Wie unterschiedlich Aufklärung in Bezug auf ihre Weltwirkung betrachtet werden kann, zeigen die drei Beiträge über China, die USA und das Osmanische Reich. Volker Depkat weist in seinem Beitrag zur Anfangsgeschichte der USA auf die Vielfalt von Faktoren hin, die zu ihrer vertraglichen Konstituierung beigetragen haben. Er hebt darunter besonders diejenigen hervor, die nicht der Aufklärungstradition zuzuordnen sind oder die auf eine "dunkle" Seite von Aufklärung verweisen. Die Frage, ob "das politisch-soziale Gebilde der USA das Ergebnis angewandter Aufklärung" sei (239), könne folglich weder eindeutig mit ja noch mit nein beantwortet werden. Begriffliche Schwierigkeiten problematisierend - und Lösungsansätze aufzeigend - untersucht Sabine Dabringhaus in ihrem gewinnbringenden Beitrag die Einflüsse der Missionsbewegungen auf "Aufklärung und Wissenschaft in China". Mit der Bezeichnung "Epoche der Aufklärung" werden in China aufgrund eigener politisch-sozialer Hintergründe vor allem die 1920er Jahre verknüpft. Die Entwicklung "Aufklärerischen Denkens" gründe jedoch nicht allein in einem "Wissenstransfer durch die Jesuiten, sondern besaß auch eigenständige Ursprünge und Ausdrucksformen" (289), die im Falle der Chinesischen Philosophie bis ins 17. Jahrhundert zurückgehen. Für das Osmanische Reich konzentriert sich Christoph Herzog vor allem auf die Rezeption europäischer Aufklärung, die er erst im 19. Jahrhundert verorten kann. Er nennt die späte Einsetzung des Buchdrucks, (fehlende) Öffentlichkeitsstrukturen und Zensur als Gründe für eine oberflächliche und ikonoklastische Aufklärungsrezeption, weist jedoch auch auf fehlendes Quellenmaterial hin, um der Thematik wirklich nachzugehen.
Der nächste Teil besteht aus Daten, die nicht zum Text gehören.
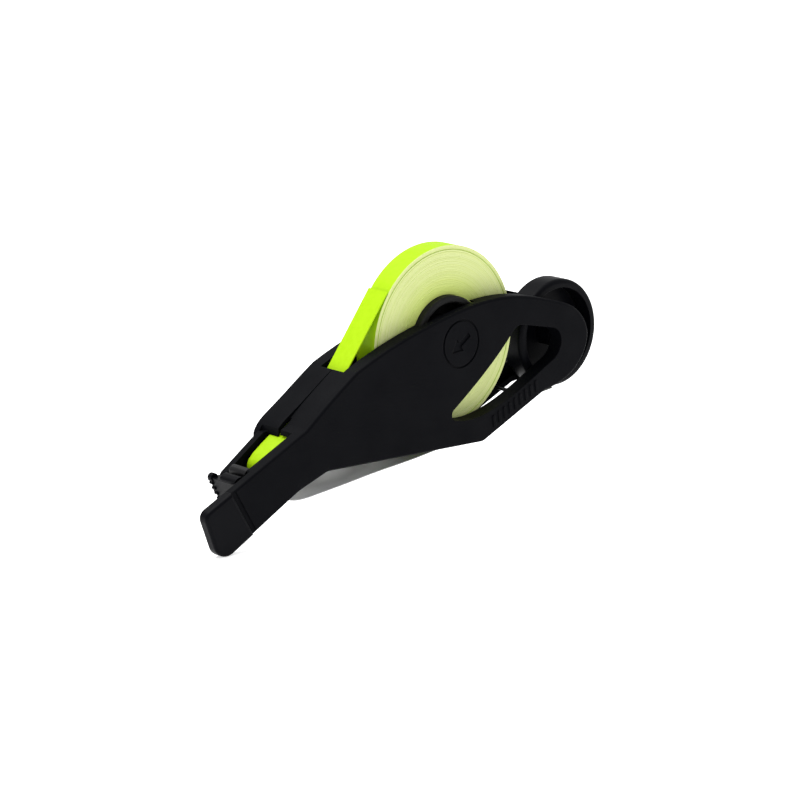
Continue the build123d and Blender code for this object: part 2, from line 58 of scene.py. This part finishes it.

Anzumerken ist, dass eine begriffliche Reflektion, was unter Aufklärung zu verstehen ist, nur in einigen Beiträgen stattfindet. In diesen ist sie eine gewinnbringende Ergänzung. Wie aus der Einleitung ersichtlich, wird allgemein von einem "gängigen Verständnis" von Aufklärung ausgegangen, das verschiedene Aspekte unter dem Begriff eines Arbeitsterminus substituiert. (12) Darin liegt zugleich eine Schwäche wie eine Stärke des Bandes. Auf der einen Seite wäre eine begriffliche Klärung an einigen Stellen sinnvoll gewesen. Auf der anderen Seite gelingt es durch diese begriffliche Offenheit die enorme Spannbreite von Aufklärung (sowie ihrer Verbreitungs- und Transformationsprozesse) anschaulich darzustellen. Trotz oder gerade wegen der Heterogenität der Beiträge und der begrifflichen Offenheit lässt sich als Resultat festhalten, dass vor allem drei Faktoren die "Weltwirkung" von Aufklärung (mit)bestimmen: zum einen die Verflechtung von Religionsgeschichte und Aufklärungsgeschichte, zweitens die Bedeutung von Mediengeschichte, Kommunikationsformen und Öffentlichkeitsstrukturen und drittens die Rolle machtpolitischer Interessen. Alles in allem garantiert der Sammelband nicht nur durch die spannenden Einzelstudien, sondern auch durch ihre neuartige Zusammenstellung eine gewinnbringende Lektüre.